Unfortunately this approach, when applied not to a single scene but to a whole movie, often results in several long, tedious sequences that frankly could have used cutting down. It also stifles the acting to some extent, as the stars have to try so hard not to screw up, it can’t help but inhibit their performance. While Olsen fares rather well on this count, the same cannot be said of her co-stars, Adam Trese and Eric Sheffer Stevens, both of whom are just awful in this. Ultimately, for all its bells and whistles, Silent House is drawn out, repetitious and frankly boring.
For my money, the teenage sex comedy began and ended with John Landis’s seminal ‘78 shocker, Animal House. Of the thousands of like-minded movies that followed in its wake, nothing came even close to replicating its abandoned, anarchic, joyful glee. Certainly not the American Pie movies which, though they clearly have a certain charm, was hardly hilarious enough to warrant three sequels and four straight-to-DVD spin-offs. Still, if you liked any of those, chances are you’ll enjoy catching up with the original gang in American Pie: Reunion (15), a nostalgic, boob-fuelled dumb-a-thon in which thirtysomethings strive to get laid.

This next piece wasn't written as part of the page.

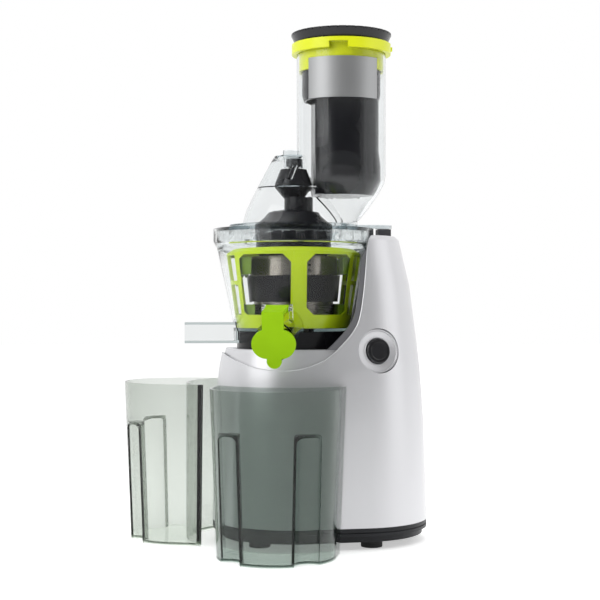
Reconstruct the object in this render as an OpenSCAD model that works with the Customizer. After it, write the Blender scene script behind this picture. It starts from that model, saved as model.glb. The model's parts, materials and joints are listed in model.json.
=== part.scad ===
/* [Body] */
// How far the tower's top stays below the bowl's rim
tower_drop = 7.3; // [5:0.1:12]
// Height of the silver shell's lower edge
shell_z = 22; // [18:1:26]
// Radius of the body under the bowl, at the shell's lower edge
bowl_side_r = 80; // [78:0.5:82]
// Distance of the tower's axis from the bowl's axis
tower_x = 58; // [54:0.5:62]
// Radius of the body round the tower's axis, at the shell's lower edge
tower_side_r = 75.7; // [74:0.1:78]
// Thickness of the shell's wall
shell_wall = 2.6; // [2:0.1:3.2]
// Height of the deck that carries the bowl
deck_z = 191; // [189:0.5:193]
// Thickness of the deck and of the tower's liner
deck_t = 3; // [2.4:0.1:3.6]
// Diameter of each rubber foot
foot_d = 21; // [18:0.5:24]
// Height of the rubber feet
foot_h = 8; // [7:0.5:9]

/* [Button] */
// Diameter of the push button's cap
button_d = 24; // [20:0.5:26]
// Outer diameter of the dished ring round the button
dish_d = 43; // [40:0.5:46]
// How far the button travels
button_travel = 2.5; // [2:0.1:3]
// Height of the button's centre
button_z = 190; // [186:0.5:194]
// Angle of the button on the tower, from the front
button_az = 17.5; // [12:0.5:20]

/* [Drive] */
// Radius of the black coupling collar
collar_r = 56.5; // [55:0.5:57]
// Height of the coupling collar
collar_h = 17; // [16:0.5:18]
// Module of the first gear stage
first_mod = 1; // [1:0.05:1.05]
// Module of the second gear stage
second_mod = 1.25; // [1.2:0.05:1.25]
// Teeth of both pinions
pinion_teeth = 12; // [12:1:13]
// Teeth of both large gears
wheel_teeth = 60; // [56:1:60]
// Width across the flats of the output shaft's hexagon
hex_af = 14; // [12:0.5:16]
// Outer diameter of the motor
motor_d = 74; // [68:1:76]

/* [Bowl] */
// Outer radius at the bowl's floor
bowl_floor_r = 58.5; // [58:0.5:60]
// Outer radius where the wall meets the rim
bowl_top_r = 75; // [74:0.5:76]
// Outer radius of the rim
rim_r = 80; // [79:0.5:81]
// Height of the bowl, from its underside to its rim
bowl_h = 101; // [100:0.5:102]
// Wall of the clear parts
clear_wall = 2.3; // [2:0.1:2.6]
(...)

Although I’m no more enamoured with 3D than your average moviegoing cyclops, it’s still a thrill to see Disney’s splendid Beauty and the Beast 3D (U) back in cinemas after 21 years… Unlike me, you are the lucky one, as you have not yet seen The Lucky One (12A). Nor should you ever dare witness this cheesy romdram from Dear John ‘author’ Nicholas Sparks. If you’re not yet put off the project by the previous 42 words, allow me to add another four: it stars Zac Efron. Now let that be an end to it.